Leroux's initial research included feeding the red king crab larvae brine shrimp and several different kinds of algae, all grown at the hatchery. The red king crab have now matured and are feeding on a commercially produced Norwegian copepod, tiny shrimp-like crustaceans normally found in the sea and in fresh-water habitat.

As the red and blue king crab grow, so too do the number of experiments. One of those experiments, for density of living space, will involve determining how many blue king crab larvae per liter of filtered, sterilized sea water, will offer the optimum survival rate. “We're trying 10, 30 and 100 per liter of water,” Leroux said.

Researchers will also experiment on the diet of the larvae, combined with the stress of handling them, to see if handling them at various stages causes higher mortality, Leroux said. Another unanswered question is whether a commercial algae concentrate can be incorporated into the diets of the very young crab.

Researchers also are watching to see if results differ using the commercial algae concentrate and the live algae produced at the hatchery.

“This has big implications in the cost effectiveness of the algae culture,” Leroux explained. “Hatchery-grown algae is more expensive because the cost of producing it is much greater than the cost of buying a bottle of it. We are testing to see if we get the same growth and survival as on hatchery-grown algae.

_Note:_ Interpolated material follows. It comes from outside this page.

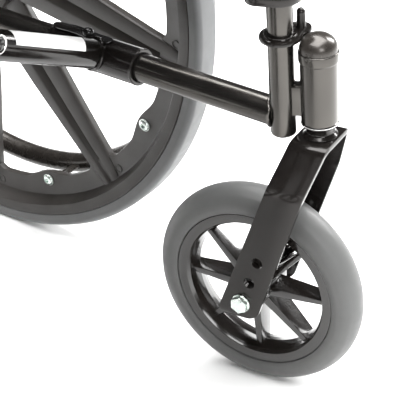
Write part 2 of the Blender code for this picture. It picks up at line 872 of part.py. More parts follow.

“We would like to just get them past the most vulnerable stages and then put them into the wild, but exactly how that would be done is still a question for all of us,” she said.

One of the tougher questions to answer is how to realistically tag the young crab when released, since when crab molt they shed their whole shell. At first the very young crab molt every one or two weeks, but as they age they molt less and less frequently.

Stocks of Pribilof and St. Matthew Island blue king crab have been low since the mid-1980s. Commercial fishing for the two Pribilof Island stocks has been closed most recently since 1999.